The problem is, there isn’t much demand for the type of wood harvested in Utah forests. The state’s forests are mostly on federal public lands, which have cumbersome environmental review processes.
The 2014 Farm Bill allowed federal foresters and state governors to streamline some of those processes to help address the beetle kill problem, but there are other complicating factors.
Trees here don’t grow as fast as they do on warm, private lands in the South.
The U.S. Forest Service’s most recent economic analysis of the nation’s timber market found only 18 percent of the U.S. timber harvest came from U.S. Forest Service lands. That’s down from a peak of 82 percent in 1991.
The U.S. also imports a lot of wood from Canada and other nations. It’s hard for Utah mills to compete.
“Starting up a new sawmill is pretty expensive and the work is pretty difficult,” Sierzega said. “So there’s not many new loggers coming onto the market.”
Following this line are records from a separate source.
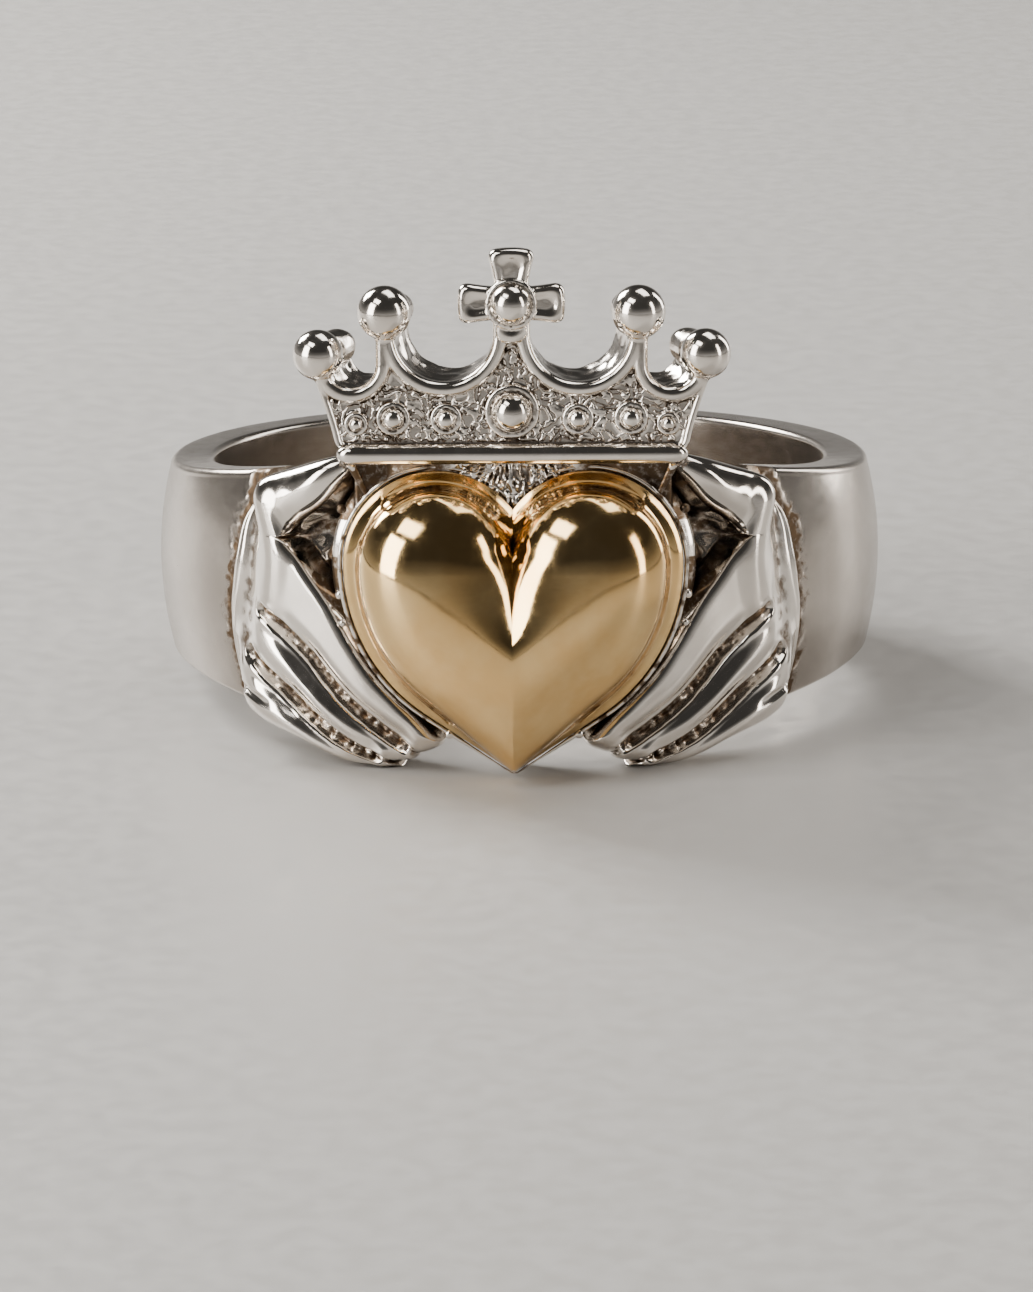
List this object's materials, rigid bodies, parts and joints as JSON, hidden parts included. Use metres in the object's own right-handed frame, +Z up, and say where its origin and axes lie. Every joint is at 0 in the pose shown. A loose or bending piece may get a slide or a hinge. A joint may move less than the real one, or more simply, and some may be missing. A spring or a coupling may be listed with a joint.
{
  "type": "claddagh ring",
  "caption": "Worn silver finger ring whose two cast hands clasp a domed gold heart under a beaded crown topped by a cross.",
  "frame": {"origin": "centre of the ring's box in plan, on the surface that it lies on", "axes": "+Z up off the surface, near the finger hole's axis; -Y the way that the heart faces; +X to the right as the heart is seen"},
  "size_m": [0.0238, 0.0262, 0.0168],
  "materials": {
    "silver": "polished",
    "satin_silver": "satin",
    "gold": "polished"
  },
  "bodies": {
    "root": {"silver_ring": "silver", "gold_heart": "gold"}
  },
  "joints": []
}
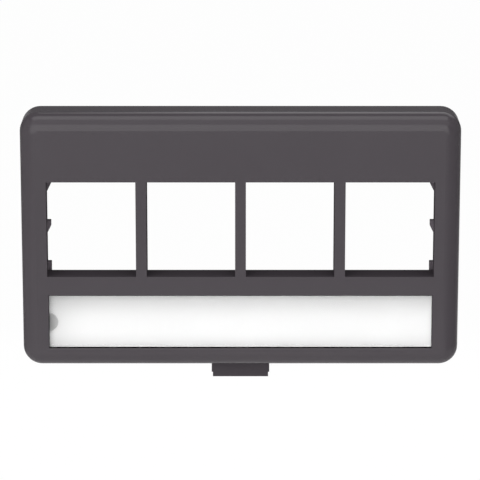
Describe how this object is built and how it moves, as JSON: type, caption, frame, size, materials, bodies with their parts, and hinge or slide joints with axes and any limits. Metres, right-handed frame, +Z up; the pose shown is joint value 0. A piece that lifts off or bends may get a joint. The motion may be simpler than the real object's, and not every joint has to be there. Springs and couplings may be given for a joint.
{
  "type": "keystone faceplate",
  "caption": "Keystone faceplate for a furniture panel cut-out: round-edged frame with a row of jack windows, a label pocket under a clear cover, and a release tab.",
  "frame": {"origin": "centre of the panel cut-out, in the plane of the panel's front, which the rear of the rim sits on", "axes": "+X to the right as the user sees the plate, +Y back through the panel, +Z up"},
  "size_m": [0.0734, 0.0109, 0.0465],
  "materials": {
    "body_plastic": "fine satin moulding, dark warm grey",
    "card_paper": "smooth white card",
    "cover_clear": "clear, polished, with a frosted scoop"
  },
  "bodies": {
    "plate": {"faceplate_body": "body_plastic", "label_card": "card_paper"},
    "cover": {"label_cover": "cover_clear"}
  },
  "joints": [
    {"name": "cover_pull", "type": "slide", "parent": "plate", "child": "cover", "axis": [0, -1, 0], "range_m": [0, 0.008]}
  ]
}
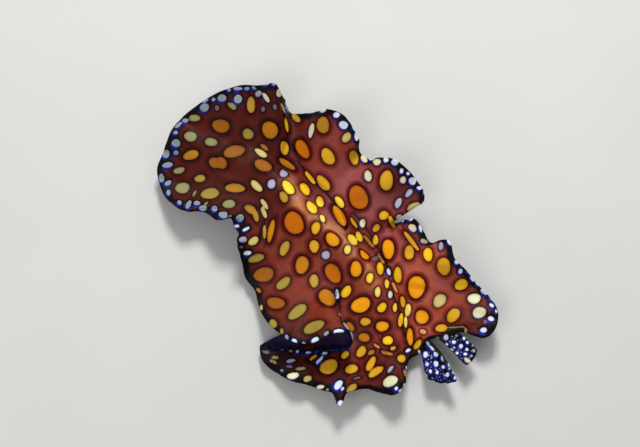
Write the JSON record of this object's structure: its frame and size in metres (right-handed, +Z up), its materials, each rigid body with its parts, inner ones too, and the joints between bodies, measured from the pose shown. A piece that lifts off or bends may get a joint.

Plus, the big spruces and pine that loggers like are only one part of Utah’s wildfire problem. Many wildfires are fueled by overgrown shrubs and small-diameter trees in the understory — biomass that has little value to loggers.
“We still have 22 timber-related industries in the state of Utah — mills and such,” said Dave Whittekiend, supervisor of the Uinta-Wasatch-Cache National Forest, during Bishop’s roundtable. “But we need more diverse wood fiber industries to take advantage of some of the material that’s out there.”
Instead, the U.S. Forest Service has to pay crews to remove those materials, which takes taxpayer money and whittles away at the agency’s budget.
“It’s got to be economically viable enough to take off the forest,” Whittekiend said in an interview. “I’m always interested in exploring what we can do to tip the scale.”
Pinyon and juniper trees are also problematic in Utah. They grow fast, gobble up important sagebrush habitat and burn like torches during dry summers.
They don’t carry a lot of value for traditional sawmills, but, Whittekiend said, entrepreneurs are cooking up new ideas for the trees like turning them into fence posts or extracting essential oils from them.
“Even a pellet mill — if they could grind it into pellets for home heating, that would be a wonderful use for some of this material,” he said.
Darren McAvoy, an assistant professor with Utah State University, is the state’s biomass coordinator. He has spent years trying to find solutions for the forest materials mills don’t want.
“My tagline, half kiddingly, is ‘trying to make value out of trash,’” McAvoy said. “That’s partly to let people know this is a long shot. This is stuff that has no market right now and it’s remote — scattered across a huge landscape. The cost of harvesting it, of transporting it, is considerable.”
Still, McAvoy remains hopeful that something will stick and public land managers will have another cost-effective tool to treat forests.
“This is the nature of things, you chip away at it,” he said. “That’s how change comes about.”